(Saved entries)
- - -
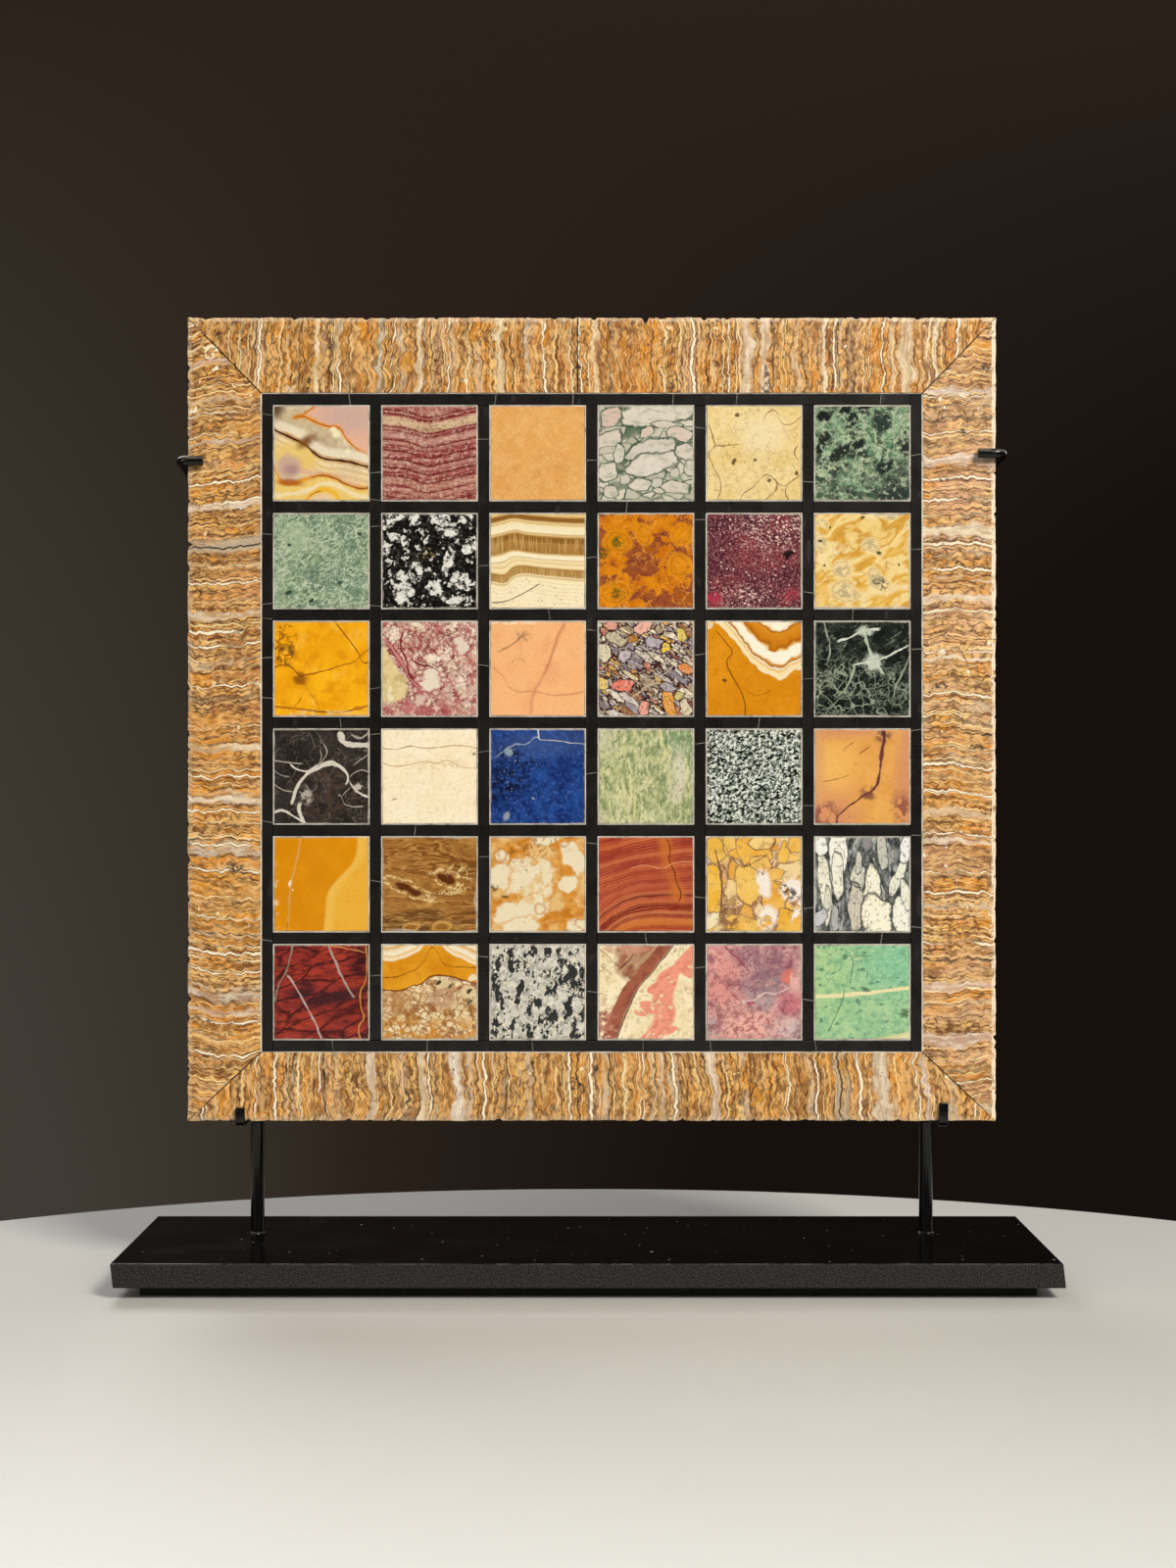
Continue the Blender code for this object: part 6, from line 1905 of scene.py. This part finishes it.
def bent_path(corners, radius, steps=12):
    """The corners as a path whose inner corners are arcs of this radius."""
    corners = [Vector(corner) for corner in corners]
    path = [corners[0]]
    for before, corner, after in zip(corners, corners[1:], corners[2:]):
        back, ahead = (before - corner).normalized(), (after - corner).normalized()
        half = back.angle(ahead) / 2
        centre = corner + (back + ahead).normalized() * (radius / math.sin(half))
        start = corner + back * (radius / math.tan(half)) - centre
        turn = start.rotation_difference(corner + ahead * (radius / math.tan(half)) - centre)
        for step in range(steps + 1):
            path.append(centre + Quaternion(turn.axis, turn.angle * step / steps) @ start)
    return [*path, corners[-1]]


def bar_along(path, radius=0.0):
    """A round bar along the path, or with no radius only its line."""
    curve = bpy.data.curves.new("bar", "CURVE")
    curve.dimensions = "3D"
    curve.bevel_depth = radius
    curve.bevel_resolution = 10
    curve.use_fill_caps = True
    spline = curve.splines.new("POLY")
    spline.points.add(len(path) - 1)
    for point, place in zip(spline.points, path):
        point.co = (*place, 1)
    guide = linked("bar", curve)
    mesh = bpy.data.meshes.new_from_object(guide)
    bpy.data.objects.remove(guide)
    bm = bmesh.new()
    bm.from_mesh(mesh)
    bpy.data.meshes.remove(mesh)
    bmesh.ops.remove_doubles(bm, verts=bm.verts, dist=1e-6)
    return bm


def ease_ends(bm, offset):
    """Bevels the sharp edges, as a file does."""
    bmesh.ops.recalc_face_normals(bm, faces=bm.faces)
    sharp = [e for e in bm.edges if e.is_manifold and e.calc_face_angle() > math.radians(60)]
    ease(bm, sharp, offset, 3)


def weld_bead(middle, radius, thick, seed):
    """A lumpy ring of weld round an upright bar at this place."""
    bm = bmesh.new()
    bmesh.ops.create_circle(bm, segments=16, radius=thick, matrix=Matrix.Rotation(math.pi / 2, 4, "X"))
    bmesh.ops.translate(bm, vec=(radius, 0, 0), verts=bm.verts)
    bmesh.ops.spin(bm, geom=bm.edges[:], cent=(0, 0, 0), axis=(0, 0, 1), angle=2 * math.pi, steps=48,
                   use_merge=True)
    bmesh.ops.translate(bm, vec=middle, verts=bm.verts)
    for vert in bm.verts:
        vert.co += Vector(wander(vert.co, 1.1 * MM, seed + n) for n in range(3)) * thick * 0.35
    return bm


def add_part(bm, part):
    mesh = bpy.data.meshes.new("part")
    part.to_mesh(mesh)
    part.free()
    bm.from_mesh(mesh)
    bpy.data.meshes.remove(mesh)


def make_upright(name, sign, steel):
    """The rod with the arm round the tablet's edge and the hook under it, welded on."""
    low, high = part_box(name)
    outer, inner = (low.x, high.x) if sign < 0 else (high.x, low.x)
    x, back = inner + sign * ROD_RADIUS, high.y - ROD_RADIUS
    clip_z = high.z - ARM_RADIUS
    arm_z = clip_z - CLIP_RISE[name]
    bm = bar_along([(x, back, low.z), (x, back, arm_z + ARM_RADIUS)], ROD_RADIUS)
    ease_ends(bm, 0.5)
    edge_x = outer - sign * ARM_RADIUS
    tip_x = outer - sign * (2 * ARM_RADIUS + ARM_OUT + CLIP_REACH[name])
    front = low.y + ARM_RADIUS
    arm_corners = (
        (x, back, arm_z), (edge_x, back, arm_z), (edge_x, front, clip_z), (tip_x, front, clip_z),
    )
    arm = bar_along(bent_path(arm_corners, ARM_BEND), ARM_RADIUS)
    ease_ends(arm, 0.3)
    add_part(bm, arm)
    hook_x, under = x + sign * HOOK_OUT, TABLET_LOW.z - CLEARANCE - HOOK_THICK / 2
    hook_y = FACE_Y - CLEARANCE - HOOK_THICK / 2
    hook_corners = (
        (hook_x, back + ROD_RADIUS / 2, under), (hook_x, hook_y, under),
        (hook_x, hook_y, TABLET_LOW.z + HOOK_HEIGHT[name]),
    )
    hook = bar_along(bent_path(hook_corners, HOOK_BEND))
    widened = bmesh.ops.extrude_edge_only(hook, edges=hook.edges[:])["geom"]
    moved = [item for item in widened if isinstance(item, bmesh.types.BMVert)]
    bmesh.ops.translate(hook, vec=(HOOK_WIDTH, 0, 0), verts=moved)
    bmesh.ops.translate(hook, vec=(-HOOK_WIDTH / 2, 0, 0), verts=hook.verts)
    bmesh.ops.recalc_face_normals(hook, faces=hook.faces)
    bmesh.ops.solidify(hook, geom=hook.faces[:], thickness=HOOK_THICK)
    ease_ends(hook, 0.25)
    add_part(bm, hook)
    bead_z = min(under, TABLET_LOW.z - CLEARANCE - 0.6 * MM)
    add_part(bm, weld_bead((x, back, bead_z - 0.9 * MM), ROD_RADIUS - 0.2 * MM, 0.55 * MM, sign + 4.0))
    add_part(bm, weld_bead((x, back, PLATE_HIGH.z + 0.1 * MM), ROD_RADIUS + 0.1 * MM, 0.4 * MM, sign + 9.0))
    made = piece(name + "_steel", bm, steel, [name])
    made.data.shade_smooth()
    made.data.set_sharp_from_angle(angle=math.radians(35))


# ------------------------------------------------------------------ floor, light and camera


def plain_material(name, code, roughness):
    material = bpy.data.materials.new(name)
    material.use_nodes = True
    shader = material.node_tree.nodes["Principled BSDF"]
    shader.inputs["Base Color"].default_value = linear(code)
    shader.inputs["Roughness"].default_value = roughness
    return material


FLOOR_RADIUS = 0.4
FLOOR_FAR = 0.2


def make_floor():
    bm = bmesh.new()
    bmesh.ops.create_circle(bm, cap_ends=True, segments=256, radius=FLOOR_RADIUS)
    bmesh.ops.translate(bm, vec=(0, FLOOR_FAR - FLOOR_RADIUS, 0), verts=bm.verts)
    mesh = bpy.data.meshes.new("floor")
    bm.to_mesh(mesh)
    bm.free()
    mesh.materials.append(plain_material("pale_floor", "D0CFCB", 0.6))
    linked("floor", mesh)


def area_light(name, place, target, size, power, tint=(1, 1, 1), spread=180):
    light = bpy.data.lights.new(name, "AREA")
    light.shape = "RECTANGLE"
    light.size, light.size_y = size
    light.energy = power
    light.spread = math.radians(spread)
    light.color = tint
    obj = linked(name, light)
    obj.location = place
    obj.rotation_mode = "QUATERNION"
    obj.rotation_quaternion = (Vector(target) - Vector(place)).to_track_quat("-Z", "Y")


def make_backdrop():
    """A dark studio wall, even above and fading from left to right lower down."""
    world = bpy.data.worlds.new("dim_room")
    bpy.context.scene.world = world
    world.use_nodes = True
    tree = Tree(world.node_tree)
    way = tree.node("SeparateXYZ", {0: tree.node("TexCoord").outputs["Generated"]}).outputs
    lower = tree.either(tree.times_plus(way[2], -9.0, 2.7), 0.0)
    fade = tree.times_plus(tree.plus(way[0], 0.09), lower, 0.45)
    shade = tree.ramp(fade, "0 403B34, 25 37312A, 45 2B221B, 70 211A15, 100 17110E")
    world.node_tree.links.new(shade, world.node_tree.nodes["Background"].inputs["Color"])


def make_lights():
    middle = (0, 0, 0.2)
    area_light("key", (0.9, -1.5, 1.4), middle, (0.6, 0.6), 45, (1.0, 0.95, 0.86))
    area_light("fill", (-1.5, -1.3, 0.7), middle, (1.2, 1.2), 10, (1.0, 0.97, 0.94))
    area_light("back", (-0.6, 1.6, 1.3), middle, (1.0, 0.8), 14)
    area_light("back_right", (1.5, 0.9, 0.8), middle, (0.8, 0.8), 7)
    area_light("low_front", (0, -0.5, 1.0), (0, -0.45, 0), (0.5, 0.2), 0.42, (0.86, 0.94, 1.0), 45)
    bpy.context.scene.view_settings.view_transform = "Standard"


def make_camera():
    data = bpy.data.cameras.new("camera")
    data.lens = 58.16
    data.sensor_width = 36
    data.shift_y = 0.00375
    data.clip_start = 0.01
    camera = linked("camera", data)
    camera.location = (0, -0.9485, 0.181)
    camera.rotation_euler = (math.pi / 2, 0, 0)
    bpy.context.scene.camera = camera


STAND_NODES = ("foot", "plate", "left_upright", "right_upright", "backing_slab", "black_lattice")
TILES = [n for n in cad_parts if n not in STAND_NODES and not n.startswith("border")]

make_groups()
for number, tile in enumerate(sorted(TILES)):
    specimen(tile, number + 1.0)
black_strips()
joint_putty()
make_border()
backing_slab()
make_plate()
steel = steel_material("black_painted_rod", 0.13, 23.0, 0.3, 0.0, 0.36, 0.12)
make_upright("left_upright", -1, steel)
make_upright("right_upright", 1, steel)
make_floor()
make_backdrop()
make_lights()
make_camera()
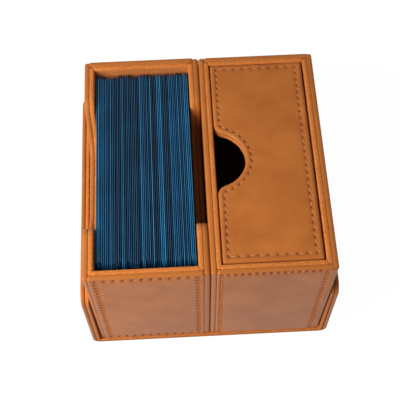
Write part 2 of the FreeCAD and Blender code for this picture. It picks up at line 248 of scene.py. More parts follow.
@dataclass(frozen=True)
class Suede:
    """Split suede with a short sanded nap.

    The nap gives a dry, bright orange with fine speckles where the fibres lie both ways, and a
    faint sheen at a low angle.
    """

    name: str = "sanded_suede_tan"
    fibres: tuple[str, str, str] = ("#B86425", "#D17935", "#E28A46")
    stops: tuple[float, float, float] = (0.36, 0.5, 0.64)
    # The dark colour that paints shade into the lining's creases.
    hollow_shade: str = "#7A3C16"
    nap_mm: float = 0.7
    nap_depth_mm: float = 0.12
    bump: float = 0.4
    brushed_mm: float = 9.0
    brushed_share: float = 0.15

    def make(self) -> Material:
        """Builds the node material.

        Returns:
            The material.
        """
        material, tree = new_material(self.name)
        add = partial(add_node, tree)
        place = add("ShaderNodeTexCoord").outputs["Object"]
        fine = {"Scale": 1 / (self.nap_mm * MM), "Detail": 3.0, "Roughness": 0.7}
        nap = add("ShaderNodeTexNoise", {"Vector": place, **fine})
        slow = {"Scale": 1 / (self.brushed_mm * MM), "Detail": 2.0}
        brushed = add("ShaderNodeTexNoise", {"Vector": place, **slow})
        both = {"Factor": self.brushed_share, "A": nap, "B": brushed}
        mixed = add("ShaderNodeMix", both, data_type="FLOAT")
        colours = add("ShaderNodeValToRGB", {"Fac": mixed})
        ramp(colours, self.stops, self.fibres)
        # Creases, as the mesh's attribute marks them, blend toward this painted shade.
        base = shaded(tree, colours, "hollow_shade", self.hollow_shade)
        surface = {"Base Color": base, "Roughness": 0.94, "IOR": 1.4, "Specular IOR Level": 0.2}
        sheen = {"Sheen Weight": 0.1, "Sheen Roughness": 0.5}
        coat(tree, {**surface, **sheen}, nap, self.bump, self.nap_depth_mm)
        return material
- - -
Please copy only the lines between the first line of the entries and the line with "return [*path, corners[-1]]", keeping those two end lines as well, exactly as written.

• _Exercise output_
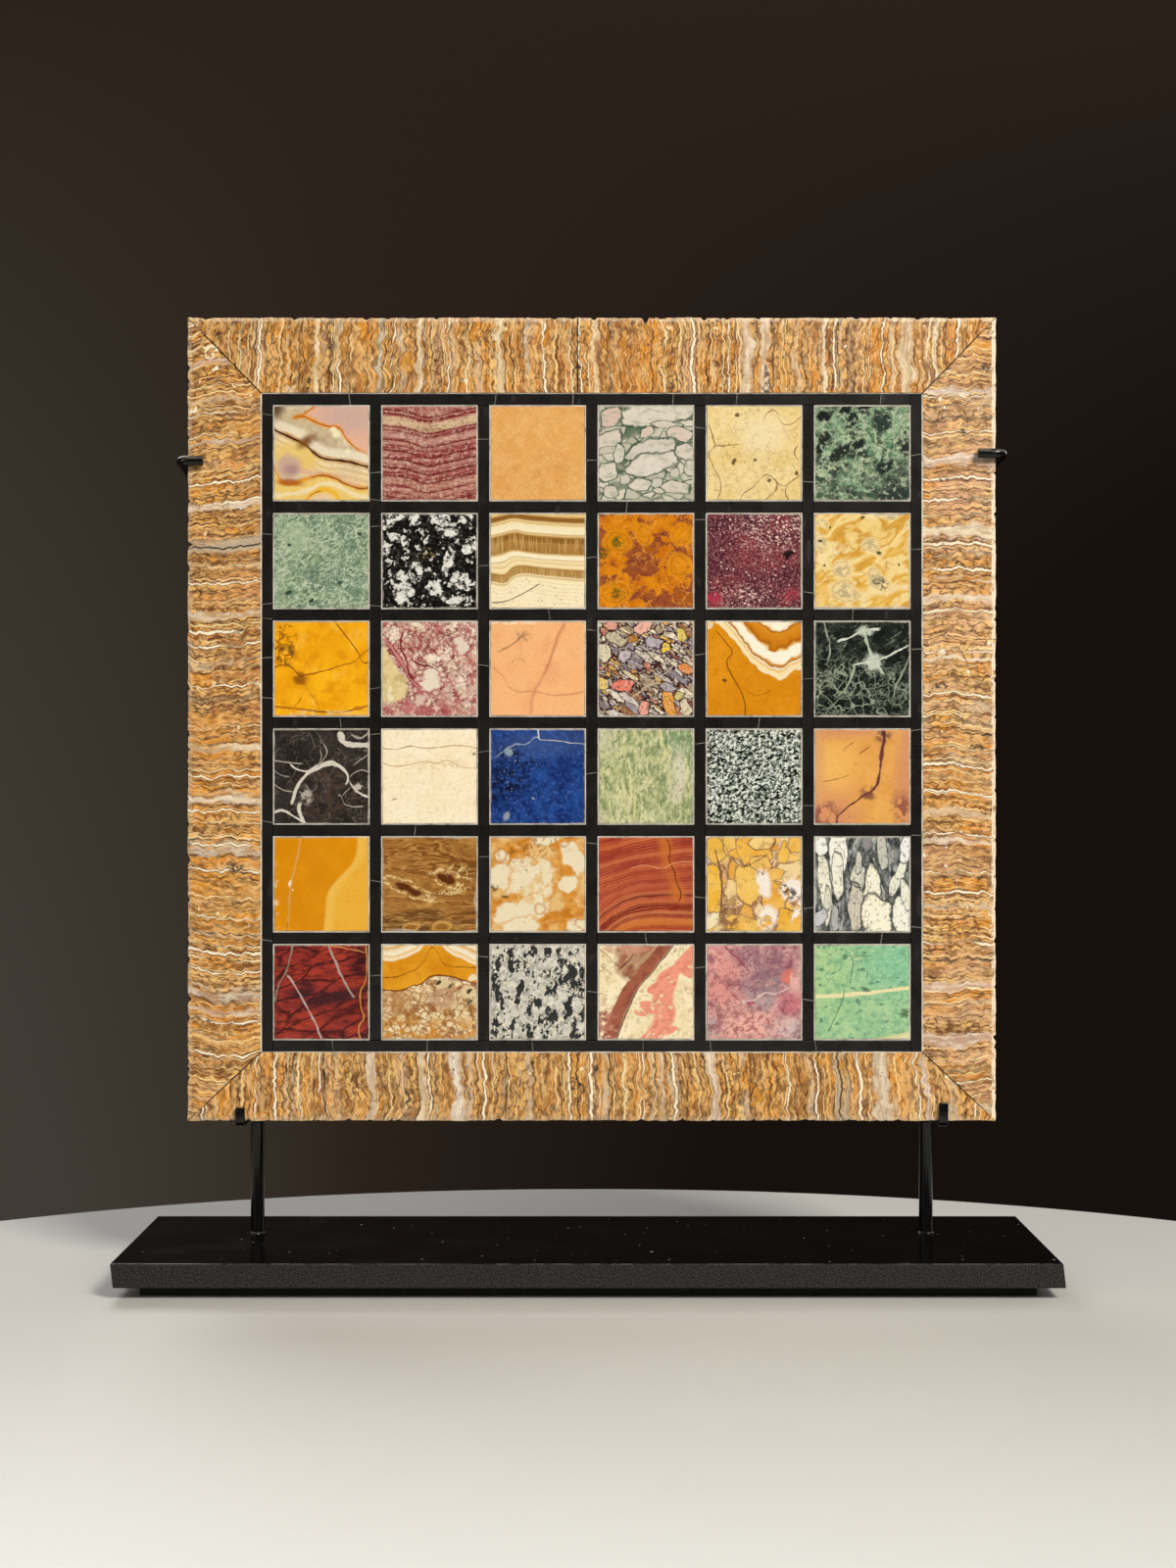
Continue the Blender code for this object: part 6, from line 1905 of scene.py. This part finishes it.
def bent_path(corners, radius, steps=12):
    """The corners as a path whose inner corners are arcs of this radius."""
    corners = [Vector(corner) for corner in corners]
    path = [corners[0]]
    for before, corner, after in zip(corners, corners[1:], corners[2:]):
        back, ahead = (before - corner).normalized(), (after - corner).normalized()
        half = back.angle(ahead) / 2
        centre = corner + (back + ahead).normalized() * (radius / math.sin(half))
        start = corner + back * (radius / math.tan(half)) - centre
        turn = start.rotation_difference(corner + ahead * (radius / math.tan(half)) - centre)
        for step in range(steps + 1):
            path.append(centre + Quaternion(turn.axis, turn.angle * step / steps) @ start)
    return [*path, corners[-1]]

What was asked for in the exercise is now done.